DATA ROWS
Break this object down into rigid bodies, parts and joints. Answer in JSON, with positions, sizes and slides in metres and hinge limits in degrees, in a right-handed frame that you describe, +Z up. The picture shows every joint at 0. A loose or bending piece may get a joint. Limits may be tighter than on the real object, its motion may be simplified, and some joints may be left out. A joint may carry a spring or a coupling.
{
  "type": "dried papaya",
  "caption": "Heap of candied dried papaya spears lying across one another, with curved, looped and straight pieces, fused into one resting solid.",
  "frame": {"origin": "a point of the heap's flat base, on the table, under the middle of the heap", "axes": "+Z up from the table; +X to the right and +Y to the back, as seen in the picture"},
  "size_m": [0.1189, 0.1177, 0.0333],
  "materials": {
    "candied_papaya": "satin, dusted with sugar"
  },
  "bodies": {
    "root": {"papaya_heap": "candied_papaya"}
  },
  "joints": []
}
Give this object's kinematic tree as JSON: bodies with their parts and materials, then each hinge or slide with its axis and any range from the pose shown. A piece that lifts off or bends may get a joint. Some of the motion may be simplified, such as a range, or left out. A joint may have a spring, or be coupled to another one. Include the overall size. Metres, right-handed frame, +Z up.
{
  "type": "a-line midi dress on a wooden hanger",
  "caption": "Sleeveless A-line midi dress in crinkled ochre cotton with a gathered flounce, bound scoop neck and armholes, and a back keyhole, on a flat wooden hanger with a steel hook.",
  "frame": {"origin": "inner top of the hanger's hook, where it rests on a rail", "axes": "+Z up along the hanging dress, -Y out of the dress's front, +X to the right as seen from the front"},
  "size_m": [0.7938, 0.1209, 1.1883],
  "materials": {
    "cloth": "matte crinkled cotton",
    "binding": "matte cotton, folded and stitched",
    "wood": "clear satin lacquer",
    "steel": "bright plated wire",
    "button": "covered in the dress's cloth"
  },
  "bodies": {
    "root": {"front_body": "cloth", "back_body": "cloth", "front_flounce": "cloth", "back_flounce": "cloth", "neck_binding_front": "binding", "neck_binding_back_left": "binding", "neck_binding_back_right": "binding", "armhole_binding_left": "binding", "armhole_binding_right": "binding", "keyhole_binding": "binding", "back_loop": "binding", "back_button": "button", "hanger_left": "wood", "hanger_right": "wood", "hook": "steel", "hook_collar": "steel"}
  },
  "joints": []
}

* * *

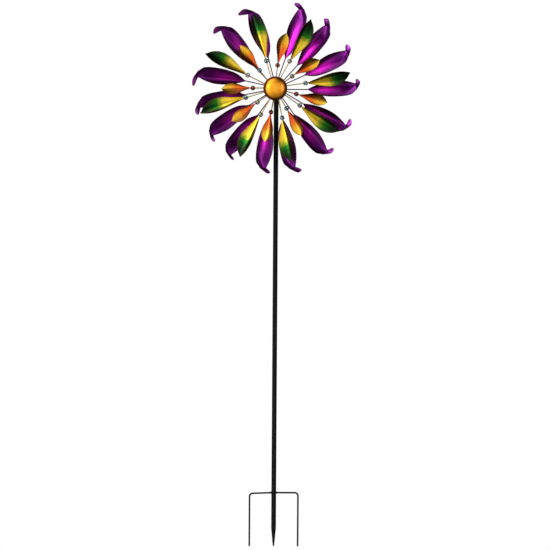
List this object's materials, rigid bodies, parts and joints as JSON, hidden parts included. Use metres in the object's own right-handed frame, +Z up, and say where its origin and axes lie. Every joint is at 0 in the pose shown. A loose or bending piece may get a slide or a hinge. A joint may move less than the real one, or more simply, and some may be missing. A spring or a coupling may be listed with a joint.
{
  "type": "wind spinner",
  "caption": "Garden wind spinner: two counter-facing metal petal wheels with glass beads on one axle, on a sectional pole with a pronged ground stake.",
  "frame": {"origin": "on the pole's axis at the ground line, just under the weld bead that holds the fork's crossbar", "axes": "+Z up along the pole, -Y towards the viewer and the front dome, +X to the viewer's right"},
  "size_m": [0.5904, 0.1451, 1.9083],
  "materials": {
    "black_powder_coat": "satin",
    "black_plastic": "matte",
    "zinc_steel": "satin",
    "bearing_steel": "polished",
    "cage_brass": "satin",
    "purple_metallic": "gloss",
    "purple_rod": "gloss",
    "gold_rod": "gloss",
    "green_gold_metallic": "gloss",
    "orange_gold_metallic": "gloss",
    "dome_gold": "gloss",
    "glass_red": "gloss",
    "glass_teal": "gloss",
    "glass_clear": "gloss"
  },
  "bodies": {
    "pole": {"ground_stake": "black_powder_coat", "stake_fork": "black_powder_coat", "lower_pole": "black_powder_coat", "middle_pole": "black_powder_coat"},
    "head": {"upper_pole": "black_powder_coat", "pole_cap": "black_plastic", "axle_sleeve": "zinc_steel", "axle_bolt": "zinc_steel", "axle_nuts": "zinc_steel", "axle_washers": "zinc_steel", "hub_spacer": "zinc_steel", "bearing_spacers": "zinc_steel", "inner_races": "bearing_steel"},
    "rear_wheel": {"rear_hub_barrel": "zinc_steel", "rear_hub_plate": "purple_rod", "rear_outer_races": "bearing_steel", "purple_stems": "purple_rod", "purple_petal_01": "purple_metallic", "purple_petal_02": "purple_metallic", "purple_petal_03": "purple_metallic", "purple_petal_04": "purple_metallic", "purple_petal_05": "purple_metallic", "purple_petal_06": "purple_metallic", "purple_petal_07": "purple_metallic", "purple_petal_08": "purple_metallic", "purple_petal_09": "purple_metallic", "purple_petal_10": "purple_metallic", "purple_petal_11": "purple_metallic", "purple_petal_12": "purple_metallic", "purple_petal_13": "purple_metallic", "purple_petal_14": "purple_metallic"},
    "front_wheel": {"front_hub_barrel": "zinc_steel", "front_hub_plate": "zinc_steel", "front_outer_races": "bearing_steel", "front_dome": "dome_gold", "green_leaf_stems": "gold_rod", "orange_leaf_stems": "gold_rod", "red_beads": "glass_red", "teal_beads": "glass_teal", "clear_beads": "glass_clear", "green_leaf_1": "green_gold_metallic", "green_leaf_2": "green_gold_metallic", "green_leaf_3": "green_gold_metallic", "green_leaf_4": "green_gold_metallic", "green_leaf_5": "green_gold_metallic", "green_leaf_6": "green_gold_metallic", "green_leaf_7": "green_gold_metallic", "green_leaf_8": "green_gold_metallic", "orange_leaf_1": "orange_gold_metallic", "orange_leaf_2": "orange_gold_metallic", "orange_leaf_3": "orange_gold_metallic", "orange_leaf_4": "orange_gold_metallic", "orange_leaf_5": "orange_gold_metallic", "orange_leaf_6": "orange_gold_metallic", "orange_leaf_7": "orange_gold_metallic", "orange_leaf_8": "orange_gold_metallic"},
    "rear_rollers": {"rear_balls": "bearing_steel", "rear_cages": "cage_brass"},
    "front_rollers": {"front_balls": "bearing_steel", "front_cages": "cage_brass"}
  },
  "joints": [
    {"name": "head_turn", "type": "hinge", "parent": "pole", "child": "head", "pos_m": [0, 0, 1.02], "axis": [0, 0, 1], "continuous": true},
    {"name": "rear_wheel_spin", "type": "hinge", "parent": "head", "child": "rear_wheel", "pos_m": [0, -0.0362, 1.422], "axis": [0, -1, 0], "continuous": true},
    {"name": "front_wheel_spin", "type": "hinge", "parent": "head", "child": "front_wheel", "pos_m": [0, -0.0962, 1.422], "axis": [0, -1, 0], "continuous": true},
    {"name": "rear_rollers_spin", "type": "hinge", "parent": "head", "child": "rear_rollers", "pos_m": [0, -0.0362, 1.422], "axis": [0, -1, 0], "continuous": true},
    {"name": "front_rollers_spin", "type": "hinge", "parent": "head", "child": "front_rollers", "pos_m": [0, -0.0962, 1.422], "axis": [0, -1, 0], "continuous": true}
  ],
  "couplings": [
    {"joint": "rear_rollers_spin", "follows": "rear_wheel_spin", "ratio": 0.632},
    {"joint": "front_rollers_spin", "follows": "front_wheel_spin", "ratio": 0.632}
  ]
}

YOUR GOAL
Go through the data above and find the lines with the word "JSON". Copy each of those lines.

OUTPUT OF THE TASK
Break this object down into rigid bodies, parts and joints. Answer in JSON, with positions, sizes and slides in metres and hinge limits in degrees, in a right-handed frame that you describe, +Z up. The picture shows every joint at 0. A loose or bending piece may get a joint. Limits may be tighter than on the real object, its motion may be simplified, and some joints may be left out. A joint may carry a spring or a coupling.
Give this object's kinematic tree as JSON: bodies with their parts and materials, then each hinge or slide with its axis and any range from the pose shown. A piece that lifts off or bends may get a joint. Some of the motion may be simplified, such as a range, or left out. A joint may have a spring, or be coupled to another one. Include the overall size. Metres, right-handed frame, +Z up.
List this object's materials, rigid bodies, parts and joints as JSON, hidden parts included. Use metres in the object's own right-handed frame, +Z up, and say where its origin and axes lie. Every joint is at 0 in the pose shown. A loose or bending piece may get a slide or a hinge. A joint may move less than the real one, or more simply, and some may be missing. A spring or a coupling may be listed with a joint.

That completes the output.